Some images were scarred and had cuts across them. Hope and confusion, pictures from the past. Very evocative in the living art gallery that is the Vintage Parlour. Art, theatre, culture, good company, a refuge and fine food served with style, and that creative serendipity of surprise and wonderment.
Stephanie Louise Furlong (Art Exhibition at Finders Keepers)
Art is where you find it, and last year Stephanie Louise Furlong had a fascinating exhibition of animal paintings in their natural habitat in the window of Finders Keepers. You will find this emporium in Little Patrick St near the carpark behind Supermac’s where you can get unusual presents. The owners have an uncanny eye for the beautiful, the eye-catching, and the stuff of dreams and expectations at affordable prices.

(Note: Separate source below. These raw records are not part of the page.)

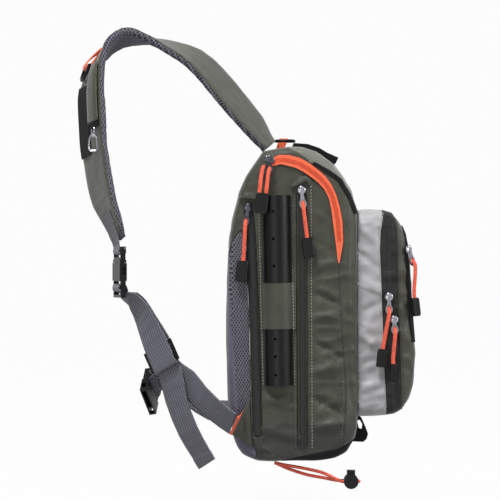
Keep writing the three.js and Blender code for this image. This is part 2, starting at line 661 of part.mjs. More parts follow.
function makeStrap() {
  const half = STRAP_WIDTH / 2;
  const top = STRAP_THICKNESS / 2;
  const seat = tapered(bodySolid(GAP));
  const padded = strapSections.map((section) => {
    const w = half * section.width;
    const base = top - STRAP_COVER - GAP;
    return [[-w + 2, -top], [w - 2, -top], [w, -top + 2.5], [w, base], [-w, base], [-w, -top + 2.5]]
      .map(([a, b]) => at(section, a, b));
  });
  add('strap_pad', solidOf(loft(padded)).subtract(seat), MESH_GREY);
  const cover = strapSections.map((section) => {
    const w = half * section.width;
    const base = top - STRAP_COVER;
    return [[w, base], [-w, base], [-w, base + 1], [-w + 2.5, top], [w - 2.5, top], [w, base + 1]]
      .map(([a, b]) => at(section, a, b));
  });
  add('strap_cover', solidOf(loft(cover)).subtract(seat), OLIVE, TWISTED_FLATNESS);
}

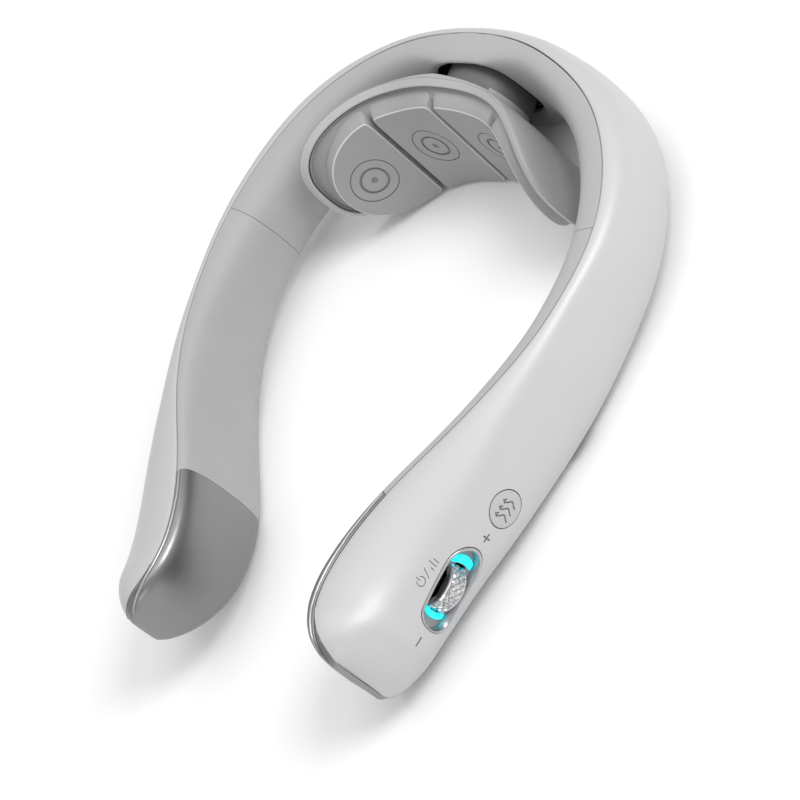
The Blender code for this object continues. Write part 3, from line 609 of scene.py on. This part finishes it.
for k in range(int(60 / HSTEP)):
    a = bend((k + 0.5) * HSTEP)
    HPATH.append((HPATH[-1][0] + math.cos(a)*HSTEP, HPATH[-1][1] - math.sin(a)*HSTEP))


def head(s, d, z):
    a = min(abs(s) / HSTEP, len(HPATH) - 1.001)
    i, t = int(a), a - int(a)
    x = HPATH[i][0]*(1 - t) + HPATH[i + 1][0]*t
    y = HPATH[i][1]*(1 - t) + HPATH[i + 1][1]*t
    q = sum(bend(abs(s) + w) if abs(s) + w > 0 else -bend(-(abs(s) + w)) for w in (-4, -3, -2, -1, 0, 1, 2, 3, 4)) / 9
    side = 1.0 if s >= 0 else -1.0
    return Vector((side * (x - d * math.sin(q)), y - d * math.cos(q), z))


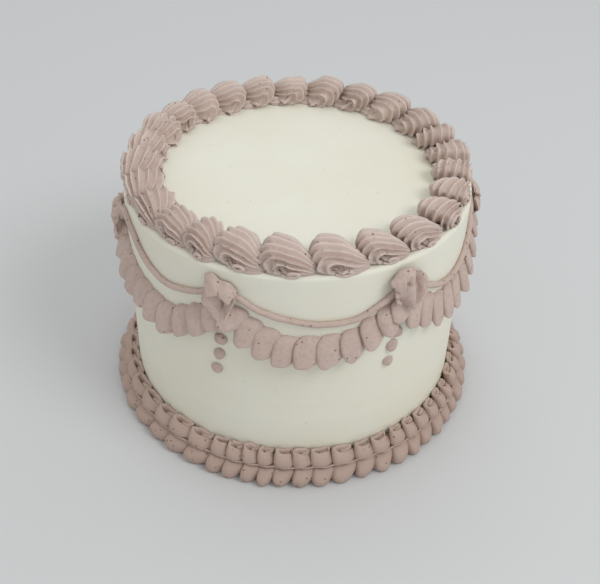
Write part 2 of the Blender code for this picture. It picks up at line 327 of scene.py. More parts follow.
def shell_fan(rng):
    """The ridged body: rows along the stroke, each from the outer side over the back to the inner side."""
    fold = np.array(SHELL_FOLD)
    fold[1:10, :6] += rng.normal(0, 0.22, (9, 6))
    fold[2:10, 6] *= 1 + rng.normal(0, 0.02, 8)
    line = through(fold, SHELL_POINTS)
    row = np.arange(SHELL_POINTS)
    half_width = line[:, 6:]
    ridge = np.append((np.arange(SHELL_RIDGES)[:, None] + np.array(RIDGE_POINTS)).reshape(-1), SHELL_RIDGES)
    share = 0.78 * (ridge / SHELL_RIDGES) + 0.22 * (ridge / SHELL_RIDGES) ** 2
    across = np.linspace(0, math.pi, ARCH_POINTS)
    widest = fold[6]
    arch = np.stack([widest[6] * np.cos(across), (widest[1] - 3.4) * np.sin(across) ** 0.7], axis=1)
    walked = np.concatenate([[0], np.cumsum(np.linalg.norm(np.diff(arch, axis=0), axis=1))])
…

Furlong’s current exhibition there is called, Croi na hEireann (which I would interpret as from the heartland of Ireland). Her work is arranged on easels in the window. Some studies in pastel shades are captivating from the woodland of Crough where water flows, and nature seems at peace and harmony. A fox sits beneath a moon, a squirrel contemplates the surroundings, and a robin reaches into your heart.
I loved the painting of the delicate Cosmos plant with a Common Blue butterfly hovering. Her darker studies have a magnificence on dark blue backgrounds flecked with paler shades where a beautiful swan swims under the arc of the moon, and its reflection is such a treat for the heart. This contrasts well with a pale Barn Owl against a darkening sky or a badger among foxgloves.
Inside in Finders Keepers, I discovered the wall tile art of Alanna Plekkenpol who creates images in a traditional Dutch Delft Blue style. I also discovered Yohan, an artist who produces prints of faces of traditional musicians, especially studies of Luke Kelly. Yohan is the art name of Ciaran ‘Yohan’ Brennan, a New Ross-born artist, based in Galway. His paintings featuring New Ross are wonderful.